▸ Request
Quote the lines that run from the line containing "pedal_tread();" down to the line containing "if empty is". Include both of those lines, reproduce each exactly, and omit everything else.

-----

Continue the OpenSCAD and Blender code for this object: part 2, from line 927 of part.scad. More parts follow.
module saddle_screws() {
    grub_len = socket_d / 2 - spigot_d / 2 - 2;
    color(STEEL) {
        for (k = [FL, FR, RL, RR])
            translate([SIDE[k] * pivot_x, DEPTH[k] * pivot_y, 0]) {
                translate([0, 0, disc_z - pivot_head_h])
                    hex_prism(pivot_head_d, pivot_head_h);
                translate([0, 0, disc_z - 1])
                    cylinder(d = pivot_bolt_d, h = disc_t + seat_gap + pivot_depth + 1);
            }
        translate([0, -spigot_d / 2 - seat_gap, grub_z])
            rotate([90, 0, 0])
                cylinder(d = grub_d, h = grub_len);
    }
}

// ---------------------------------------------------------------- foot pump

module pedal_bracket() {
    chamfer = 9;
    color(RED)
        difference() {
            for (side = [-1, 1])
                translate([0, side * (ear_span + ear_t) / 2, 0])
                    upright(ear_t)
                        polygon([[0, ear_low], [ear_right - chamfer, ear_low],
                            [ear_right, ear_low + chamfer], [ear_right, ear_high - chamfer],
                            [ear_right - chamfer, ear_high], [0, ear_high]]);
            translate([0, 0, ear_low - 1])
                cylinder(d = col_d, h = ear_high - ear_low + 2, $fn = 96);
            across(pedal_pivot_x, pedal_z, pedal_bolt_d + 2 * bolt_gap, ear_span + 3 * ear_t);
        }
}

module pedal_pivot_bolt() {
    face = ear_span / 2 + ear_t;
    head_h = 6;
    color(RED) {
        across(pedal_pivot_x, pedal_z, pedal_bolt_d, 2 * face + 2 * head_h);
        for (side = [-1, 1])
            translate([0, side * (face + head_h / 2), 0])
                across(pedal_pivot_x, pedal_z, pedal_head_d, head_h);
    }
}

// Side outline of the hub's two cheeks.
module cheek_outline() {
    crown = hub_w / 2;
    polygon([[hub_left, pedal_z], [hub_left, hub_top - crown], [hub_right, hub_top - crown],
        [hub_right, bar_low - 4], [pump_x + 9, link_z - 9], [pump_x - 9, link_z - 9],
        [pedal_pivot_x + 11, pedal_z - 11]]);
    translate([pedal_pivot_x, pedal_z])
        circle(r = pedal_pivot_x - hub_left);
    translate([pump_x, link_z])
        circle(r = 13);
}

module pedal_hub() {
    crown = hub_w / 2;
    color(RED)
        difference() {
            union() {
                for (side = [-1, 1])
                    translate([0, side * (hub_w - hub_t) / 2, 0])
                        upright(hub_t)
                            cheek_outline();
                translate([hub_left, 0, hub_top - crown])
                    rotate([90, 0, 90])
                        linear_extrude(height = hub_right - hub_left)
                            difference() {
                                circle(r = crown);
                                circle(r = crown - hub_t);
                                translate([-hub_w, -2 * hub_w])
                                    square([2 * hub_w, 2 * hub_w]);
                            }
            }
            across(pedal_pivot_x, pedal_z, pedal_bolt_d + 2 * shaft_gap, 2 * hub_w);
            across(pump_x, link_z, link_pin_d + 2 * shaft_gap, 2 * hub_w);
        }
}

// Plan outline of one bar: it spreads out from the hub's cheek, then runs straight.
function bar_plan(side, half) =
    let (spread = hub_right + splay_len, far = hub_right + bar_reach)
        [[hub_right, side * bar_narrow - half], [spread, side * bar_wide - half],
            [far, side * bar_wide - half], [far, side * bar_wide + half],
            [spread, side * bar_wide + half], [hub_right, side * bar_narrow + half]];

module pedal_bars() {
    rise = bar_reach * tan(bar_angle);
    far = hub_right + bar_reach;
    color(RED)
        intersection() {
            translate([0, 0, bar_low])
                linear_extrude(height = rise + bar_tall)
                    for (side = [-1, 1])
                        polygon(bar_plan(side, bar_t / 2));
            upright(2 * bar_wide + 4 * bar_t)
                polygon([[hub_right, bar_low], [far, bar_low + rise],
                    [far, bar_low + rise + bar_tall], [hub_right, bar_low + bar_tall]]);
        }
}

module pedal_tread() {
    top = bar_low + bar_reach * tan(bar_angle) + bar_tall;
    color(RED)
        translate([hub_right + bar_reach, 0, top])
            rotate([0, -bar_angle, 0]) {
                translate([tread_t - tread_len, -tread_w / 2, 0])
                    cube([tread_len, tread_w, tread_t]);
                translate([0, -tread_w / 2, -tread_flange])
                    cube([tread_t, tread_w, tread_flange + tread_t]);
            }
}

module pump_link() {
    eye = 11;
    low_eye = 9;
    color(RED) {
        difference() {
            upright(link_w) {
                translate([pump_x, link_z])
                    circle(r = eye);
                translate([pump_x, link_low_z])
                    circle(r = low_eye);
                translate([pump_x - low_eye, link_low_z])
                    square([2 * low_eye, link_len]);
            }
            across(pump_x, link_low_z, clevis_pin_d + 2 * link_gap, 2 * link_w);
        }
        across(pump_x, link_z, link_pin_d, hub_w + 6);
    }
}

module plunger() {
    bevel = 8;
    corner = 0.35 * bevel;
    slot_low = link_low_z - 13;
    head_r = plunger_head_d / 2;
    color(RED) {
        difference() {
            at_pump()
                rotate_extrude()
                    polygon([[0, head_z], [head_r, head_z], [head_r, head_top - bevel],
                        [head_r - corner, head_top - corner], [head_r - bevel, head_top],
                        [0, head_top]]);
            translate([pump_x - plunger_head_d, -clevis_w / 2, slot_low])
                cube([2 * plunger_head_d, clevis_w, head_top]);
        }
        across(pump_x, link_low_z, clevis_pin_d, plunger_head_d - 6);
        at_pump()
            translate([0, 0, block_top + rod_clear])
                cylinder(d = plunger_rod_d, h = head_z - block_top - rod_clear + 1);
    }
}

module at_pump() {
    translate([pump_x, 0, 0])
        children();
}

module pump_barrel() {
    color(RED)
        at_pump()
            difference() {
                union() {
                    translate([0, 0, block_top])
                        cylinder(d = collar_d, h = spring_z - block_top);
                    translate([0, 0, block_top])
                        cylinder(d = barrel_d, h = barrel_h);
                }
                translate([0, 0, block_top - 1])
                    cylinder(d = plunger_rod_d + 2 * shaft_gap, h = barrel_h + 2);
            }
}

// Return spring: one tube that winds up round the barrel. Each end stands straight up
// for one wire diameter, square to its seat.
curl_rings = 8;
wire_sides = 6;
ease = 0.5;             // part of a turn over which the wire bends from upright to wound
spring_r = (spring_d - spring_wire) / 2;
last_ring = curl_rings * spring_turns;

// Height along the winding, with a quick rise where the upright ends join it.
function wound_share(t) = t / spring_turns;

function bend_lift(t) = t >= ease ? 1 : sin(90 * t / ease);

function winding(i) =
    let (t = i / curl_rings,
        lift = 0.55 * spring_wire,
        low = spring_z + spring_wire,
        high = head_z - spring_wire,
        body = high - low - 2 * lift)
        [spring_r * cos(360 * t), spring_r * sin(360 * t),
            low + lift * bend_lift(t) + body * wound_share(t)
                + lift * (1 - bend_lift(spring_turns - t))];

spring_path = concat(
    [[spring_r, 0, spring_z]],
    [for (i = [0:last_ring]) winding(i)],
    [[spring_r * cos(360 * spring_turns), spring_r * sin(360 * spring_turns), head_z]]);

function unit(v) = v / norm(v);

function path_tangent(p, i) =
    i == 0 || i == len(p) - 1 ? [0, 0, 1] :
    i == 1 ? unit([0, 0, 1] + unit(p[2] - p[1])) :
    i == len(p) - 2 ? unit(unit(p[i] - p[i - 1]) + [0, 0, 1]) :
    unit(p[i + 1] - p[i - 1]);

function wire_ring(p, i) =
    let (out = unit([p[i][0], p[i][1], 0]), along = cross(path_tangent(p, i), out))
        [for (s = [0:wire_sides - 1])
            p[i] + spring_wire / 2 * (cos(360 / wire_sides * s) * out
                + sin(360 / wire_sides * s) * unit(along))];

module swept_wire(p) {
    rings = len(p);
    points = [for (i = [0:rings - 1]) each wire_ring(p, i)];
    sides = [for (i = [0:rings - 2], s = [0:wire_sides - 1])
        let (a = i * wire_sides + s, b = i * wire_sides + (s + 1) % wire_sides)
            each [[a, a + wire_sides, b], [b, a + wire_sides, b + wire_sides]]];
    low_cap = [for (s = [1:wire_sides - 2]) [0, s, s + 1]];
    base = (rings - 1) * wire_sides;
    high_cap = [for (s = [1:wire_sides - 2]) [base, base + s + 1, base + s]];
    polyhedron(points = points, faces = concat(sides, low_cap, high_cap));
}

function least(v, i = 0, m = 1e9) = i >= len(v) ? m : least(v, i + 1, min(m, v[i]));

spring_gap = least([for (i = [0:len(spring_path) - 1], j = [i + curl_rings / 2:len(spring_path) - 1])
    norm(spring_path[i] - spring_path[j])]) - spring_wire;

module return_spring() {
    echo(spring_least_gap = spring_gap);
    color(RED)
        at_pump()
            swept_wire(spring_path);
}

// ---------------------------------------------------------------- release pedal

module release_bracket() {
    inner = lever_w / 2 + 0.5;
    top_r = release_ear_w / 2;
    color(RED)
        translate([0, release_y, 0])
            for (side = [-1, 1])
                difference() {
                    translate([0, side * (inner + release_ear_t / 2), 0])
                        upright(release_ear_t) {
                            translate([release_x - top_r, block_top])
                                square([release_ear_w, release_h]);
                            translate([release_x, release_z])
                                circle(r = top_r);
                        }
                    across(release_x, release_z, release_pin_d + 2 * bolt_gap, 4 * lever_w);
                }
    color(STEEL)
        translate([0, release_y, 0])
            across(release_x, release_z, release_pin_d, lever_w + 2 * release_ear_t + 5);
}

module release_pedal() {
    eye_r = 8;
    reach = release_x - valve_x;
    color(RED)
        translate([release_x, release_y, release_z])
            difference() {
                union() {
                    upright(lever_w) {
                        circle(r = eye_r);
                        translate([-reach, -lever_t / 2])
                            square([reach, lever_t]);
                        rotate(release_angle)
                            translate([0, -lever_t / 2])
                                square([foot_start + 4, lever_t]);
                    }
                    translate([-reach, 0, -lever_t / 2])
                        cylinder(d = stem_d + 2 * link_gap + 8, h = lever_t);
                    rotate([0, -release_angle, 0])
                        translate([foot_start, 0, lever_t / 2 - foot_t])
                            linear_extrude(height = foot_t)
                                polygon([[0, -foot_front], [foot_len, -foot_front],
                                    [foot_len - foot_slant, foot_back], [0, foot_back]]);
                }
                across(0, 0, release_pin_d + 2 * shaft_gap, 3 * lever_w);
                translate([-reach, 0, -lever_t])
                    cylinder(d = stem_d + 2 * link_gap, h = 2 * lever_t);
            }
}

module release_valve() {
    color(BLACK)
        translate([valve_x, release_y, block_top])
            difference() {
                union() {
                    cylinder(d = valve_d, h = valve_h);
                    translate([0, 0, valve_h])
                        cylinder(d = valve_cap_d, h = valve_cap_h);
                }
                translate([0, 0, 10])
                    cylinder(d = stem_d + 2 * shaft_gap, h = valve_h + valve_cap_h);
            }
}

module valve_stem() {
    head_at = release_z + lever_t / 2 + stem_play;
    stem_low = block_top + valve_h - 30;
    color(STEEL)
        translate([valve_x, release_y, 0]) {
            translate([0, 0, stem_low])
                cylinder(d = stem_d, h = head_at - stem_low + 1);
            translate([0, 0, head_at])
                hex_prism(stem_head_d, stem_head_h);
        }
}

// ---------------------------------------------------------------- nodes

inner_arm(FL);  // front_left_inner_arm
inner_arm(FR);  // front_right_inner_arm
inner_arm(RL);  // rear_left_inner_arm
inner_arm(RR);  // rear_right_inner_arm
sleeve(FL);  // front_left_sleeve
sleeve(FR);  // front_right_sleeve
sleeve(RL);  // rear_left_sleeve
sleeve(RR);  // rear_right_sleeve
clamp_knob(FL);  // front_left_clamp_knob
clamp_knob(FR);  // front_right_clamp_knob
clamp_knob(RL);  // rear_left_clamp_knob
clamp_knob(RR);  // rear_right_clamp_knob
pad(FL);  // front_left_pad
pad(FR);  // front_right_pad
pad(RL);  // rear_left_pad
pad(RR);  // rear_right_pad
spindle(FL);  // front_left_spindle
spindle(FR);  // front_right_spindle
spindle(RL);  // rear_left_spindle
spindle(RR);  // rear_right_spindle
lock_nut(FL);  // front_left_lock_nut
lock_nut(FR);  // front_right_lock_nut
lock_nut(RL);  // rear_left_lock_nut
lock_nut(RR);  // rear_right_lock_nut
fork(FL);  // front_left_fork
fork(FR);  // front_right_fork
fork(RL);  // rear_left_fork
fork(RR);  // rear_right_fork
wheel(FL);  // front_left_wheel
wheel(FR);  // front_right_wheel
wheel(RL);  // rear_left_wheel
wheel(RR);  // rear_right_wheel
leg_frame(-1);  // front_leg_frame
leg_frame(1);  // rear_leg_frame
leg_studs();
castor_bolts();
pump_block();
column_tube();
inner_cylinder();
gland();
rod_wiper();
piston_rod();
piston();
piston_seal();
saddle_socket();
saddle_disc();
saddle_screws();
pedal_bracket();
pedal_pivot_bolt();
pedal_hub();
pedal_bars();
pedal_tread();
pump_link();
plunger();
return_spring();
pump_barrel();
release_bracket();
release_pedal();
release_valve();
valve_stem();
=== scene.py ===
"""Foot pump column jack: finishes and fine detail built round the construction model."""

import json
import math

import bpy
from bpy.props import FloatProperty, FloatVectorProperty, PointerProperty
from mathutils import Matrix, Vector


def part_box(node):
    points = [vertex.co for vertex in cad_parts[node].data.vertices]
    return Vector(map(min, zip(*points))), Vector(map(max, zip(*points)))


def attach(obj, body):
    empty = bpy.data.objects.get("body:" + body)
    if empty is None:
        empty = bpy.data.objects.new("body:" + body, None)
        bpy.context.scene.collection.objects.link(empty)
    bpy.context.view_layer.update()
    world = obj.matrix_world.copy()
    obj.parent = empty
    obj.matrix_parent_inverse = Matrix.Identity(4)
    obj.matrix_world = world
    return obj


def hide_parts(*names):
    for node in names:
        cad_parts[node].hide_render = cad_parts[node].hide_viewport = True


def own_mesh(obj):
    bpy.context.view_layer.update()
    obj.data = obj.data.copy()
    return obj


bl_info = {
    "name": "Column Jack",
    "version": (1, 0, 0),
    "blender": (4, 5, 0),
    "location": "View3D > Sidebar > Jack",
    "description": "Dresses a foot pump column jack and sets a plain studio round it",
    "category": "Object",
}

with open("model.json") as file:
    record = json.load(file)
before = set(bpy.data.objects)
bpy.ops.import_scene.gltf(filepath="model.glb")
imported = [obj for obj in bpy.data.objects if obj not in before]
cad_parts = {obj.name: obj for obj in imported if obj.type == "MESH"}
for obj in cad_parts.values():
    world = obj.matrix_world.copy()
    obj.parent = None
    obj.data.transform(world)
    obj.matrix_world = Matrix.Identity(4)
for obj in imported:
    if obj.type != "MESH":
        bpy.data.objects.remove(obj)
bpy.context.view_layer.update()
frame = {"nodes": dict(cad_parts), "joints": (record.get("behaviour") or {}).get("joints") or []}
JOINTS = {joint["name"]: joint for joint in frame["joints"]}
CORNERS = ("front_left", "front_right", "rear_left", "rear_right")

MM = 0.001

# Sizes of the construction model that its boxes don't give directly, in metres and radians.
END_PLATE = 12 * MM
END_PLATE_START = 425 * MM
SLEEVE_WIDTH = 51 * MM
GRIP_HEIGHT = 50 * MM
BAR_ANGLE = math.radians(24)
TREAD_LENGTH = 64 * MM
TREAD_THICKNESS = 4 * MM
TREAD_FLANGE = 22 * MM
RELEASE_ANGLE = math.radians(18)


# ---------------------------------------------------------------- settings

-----

▸ Complete answer
pedal_tread();
pump_link();
plunger();
return_spring();
pump_barrel();
release_bracket();
release_pedal();
release_valve();
valve_stem();
=== scene.py ===
"""Foot pump column jack: finishes and fine detail built round the construction model."""

import json
import math

import bpy
from bpy.props import FloatProperty, FloatVectorProperty, PointerProperty
from mathutils import Matrix, Vector


def part_box(node):
    points = [vertex.co for vertex in cad_parts[node].data.vertices]
    return Vector(map(min, zip(*points))), Vector(map(max, zip(*points)))


def attach(obj, body):
    empty = bpy.data.objects.get("body:" + body)
    if empty is None:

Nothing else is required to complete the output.